Derrek Pitts Jr.

Profile
- Position: Cornerback

Personal information
- Born: August 8, 1998 (age 27) Baltimore, Maryland, U.S.
- Listed height: 6 ft 0 in (1.83 m)
- Listed weight: 177 lb (80 kg)

Career information
- High school: South Charleston (South Charleston, West Virginia)
- College: West Virginia (2017–2018) Marshall (2019–2020) NC State (2021–2022)
- NFL draft: 2023: undrafted

Career history
- Tampa Bay Buccaneers (2023);

Career NFL statistics as of Week 4, 2023
- Total tackles: 2
- Sacks: 0
- Interceptions: 0
- Stats at Pro Football Reference

= Derrek Pitts =

American football player (born 1998)

Derrek Pitts Jr. (born August 8, 1998) is an American football cornerback. He played college football at West Virginia, Marshall and NC State and was signed as an undrafted free agent by the Buccaneers after the 2023 NFL draft.

==Early life==
Pitts was born in Baltimore, Maryland and played high school football at South Charleston High School in South Charleston, West Virginia.

==College career==
Pitts first attended West Virginia University where he played college football for the Mountaineers, then he transferred to Marshall University where he played for the Thundering Herd, and finally he transferred once again to North Carolina State University, and playing with the NC State Wolfpack.
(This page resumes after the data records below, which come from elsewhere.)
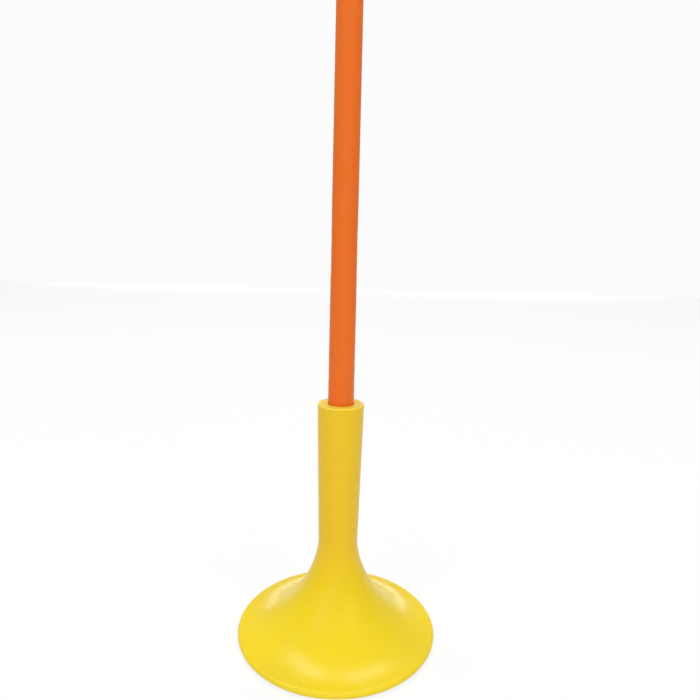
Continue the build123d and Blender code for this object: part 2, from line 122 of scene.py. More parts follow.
def ramp(tree, value, low, high, to_low=0.0, to_high=1.0, smooth=False):
    """A value carried from one range to another, and held at its ends."""
    ends = {"Value": value, "From Min": low, "From Max": high, "To Min": to_low, "To Max": to_high}
    return out(add(tree, "MapRange", ends, interpolation_type="SMOOTHSTEP" if smooth else "LINEAR"))


def solid(colour):
    return (*colour, 1.0)


def blended(tree, share, first, second):
    """Two colours mixed by a share."""
    return out(add(tree, "Mix", {0: share, 6: first, 7: second}, data_type="RGBA"), 2)


def tinted(tree, colour, mask, share, tint):
    """A colour turned towards a tint where the mask shows, by at most a share."""
    return blended(tree, math_of(tree, "MULTIPLY", mask, share), colour, solid(tint))


def noise_of(tree, place, scale, detail=2.0, roughness=0.5):
    values = {"Vector": place, "Scale": scale, "Detail": detail, "Roughness": roughness}
    return out(add(tree, "TexNoise", values))


def stretched(tree, place, factors):
    return out(add(tree, "VectorMath", {0: place, 1: factors}, operation="MULTIPLY"))


def group(name, inputs, outputs):
    """A new shader group with named sockets, and its two end nodes."""
    tree = bpy.data.node_groups.new(name, "ShaderNodeTree")
    for label, kind, value in inputs:
        socket = tree.interface.new_socket(label, in_out="INPUT", socket_type="NodeSocket" + kind)
        if value is not None:
            socket.default_value = value
    for label in outputs:
        tree.interface.new_socket(label, in_out="OUTPUT", socket_type="NodeSocketFloat")
    return tree, tree.nodes.new("NodeGroupInput"), tree.nodes.new("NodeGroupOutput")


def finish_group(tree, end, **results):
    for label, value in results.items():
        tree.links.new(value, end.inputs[label])
    return tree


def skin_group():
    """Moulded plastic: a fine ripple, and a broad cloudiness."""
    tree, start, end = group("moulded_skin", [("Place", "Vector", None), ("Scale", "Float", 900.0)],
                             ("Height", "Cloud"))
    place, scale = out(start, "Place"), out(start, "Scale")
    fine = noise_of(tree, place, scale, 3.0)
    broad = noise_of(tree, place, math_of(tree, "MULTIPLY", scale, 0.04), 3.0)
    return finish_group(tree, end, Height=fine, Cloud=ramp(tree, broad, 0.32, 0.68))


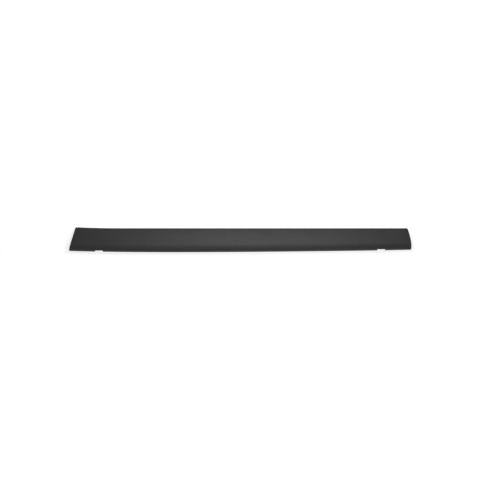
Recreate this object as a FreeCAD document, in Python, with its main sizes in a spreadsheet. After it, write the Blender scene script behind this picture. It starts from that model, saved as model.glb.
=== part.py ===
import FreeCAD, Part
import math
import os
import Sketcher

# Rocker panel moulding
# A long plastic cover for the sill of a car, between the wheel arches, moulded in one piece. It lies
# on its back: X runs along the car from the raked end to the curved end, Y is up on the car and Z
# points outboard. The rims that meet the body all lie in the plane Z = 0. Sizes are in millimetres.
#
# The outside is a block lofted through cross sections, cut to its outline and rounded along its rim.
# A second block, drawn in by the wall, less the blanks of the seats and gussets, is the core that is
# taken out of it. So the seats and gussets grow from the wall, as they do in the mould.

SIZES = {
    # Outline, seen from the side of the car
    "part_length": 1740.0,
    "part_height": 122.4,
    "end_rake": 33.6,
    "edge_flare": 5.0,
    "flare_reach": 210.0,
    "low_point": 470.0,
    "raked_rise": 6.5,
    "curved_rise": 12.6,
    "curved_radius": 340.0,
    # Section through the sill
    "top_depth": 24.0,
    "low_depth": 67.6,
    "face_radius": 900.0,
    "crown_drop": 8.0,
    "roll_radius": 32.0,
    "rim_radius": 4.0,
    "corner_radius": 6.0,
    "seam_lift": 14.0,
    "wall": 2.8,
    # Clip seats behind the upper edge
    "seat_count": 7,
    "seat_pitch": 245.0,
    "seat_fall": 25.7,
    "seat_length": 26.0,
    "seat_width": 24.0,
    "seat_wall": 2.0,
    "seat_plate": 2.5,
    "seat_lift": 4.0,
    "seat_slot": 9.0,
    # Screw holes and slots in the lower flange
    "fixing_count": 6,
    "fixing_pitch": 245.0,
    "fixing_lift": 9.0,
    "fixing_bore": 8.5,
    "fixing_travel": 7.5,
    # Gussets in the corner of the lower flange
    "gusset_wall": 1.7,
    "gusset_reach": 45.7,
    "gusset_lift": 7.0,
    "gusset_lean": 43.0,
    "fixing_gusset_gap": 18.0,
    "notch_gusset_gap": 8.0,
    # Jacking notches in the lower edge
    "notch_spread": 1434.0,
    "notch_width": 41.0,
    "notch_depth": 5.6,
    "notch_corner": 1.6,
    # How far cutters and trimmed blanks run past what they meet
    "spare": 30.0,
}

NODE = "rocker_moulding"
# Two faces make a sharp edge where they meet at more than this angle, in degrees
SHARP_ANGLE = 8.0
# Edges of the rim are those that reach further out than this
RIM_FOOT = 0.5
# Steps taken along the three stretches of a cross section
FACE_STEPS = 4
ROLL_STEPS = 6
FLANGE_STEPS = 3
SECTION_STEPS = (FACE_STEPS, ROLL_STEPS, FLANGE_STEPS)
# Outside, the roll and the flange are one surface, so that the rounded rim crosses a single seam
OUTER_SURFACES = (FACE_STEPS, ROLL_STEPS + FLANGE_STEPS)
# Turns a sketch so that its axes are up and outboard
ACROSS = FreeCAD.Rotation(FreeCAD.Vector(1, 1, 1), 120)

doc = FreeCAD.newDocument("RockerMoulding")
sheet = doc.addObject("Spreadsheet::Sheet", "Sizes")
for row, (alias, size) in enumerate(SIZES.items(), start=1):
    sheet.set(f"A{row}", alias.replace("_", " "))
    sheet.set(f"B{row}", str(size))
    sheet.setAlias(f"B{row}", alias)
doc.recompute()

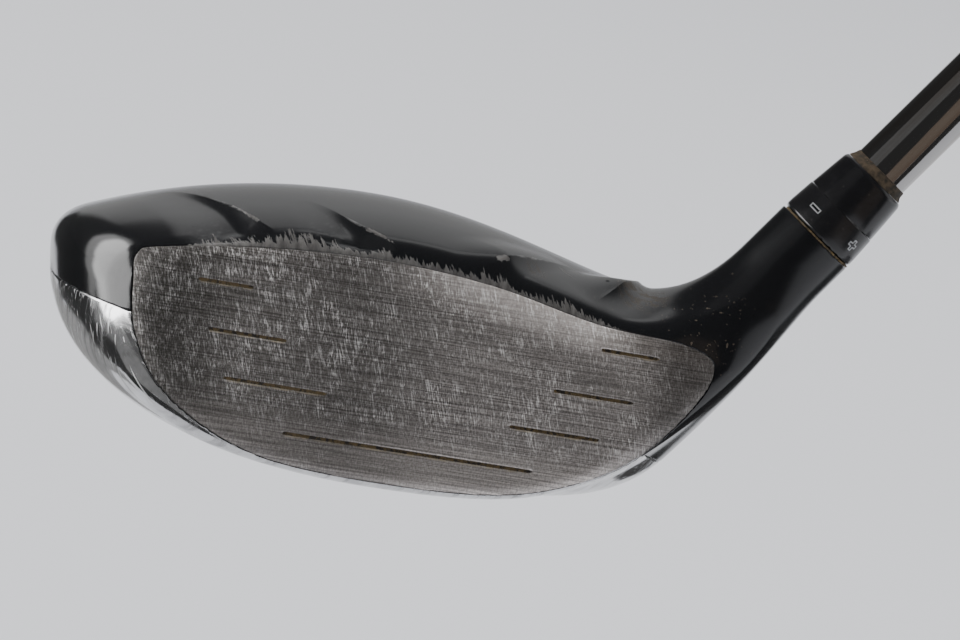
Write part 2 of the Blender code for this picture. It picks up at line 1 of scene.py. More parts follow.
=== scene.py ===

He played two seasons with each team.

==Professional career==
After not being drafted in the 2023 NFL draft, Pitts was signed by the Tampa Bay Buccaneers as an undrafted free agent on May 12, 2023. On August 29, 2023, the Buccaneers announced that he had made the initial 53-man roster.

In Week 3 against the Philadelphia Eagles, Pitts recorded his first NFL tackles, one solo and one assist. He was waived on October 25, 2023 and re-signed to the practice squad. He was not signed to a reserve/future contract after the season and thus became a free agent when his practice squad contract expired.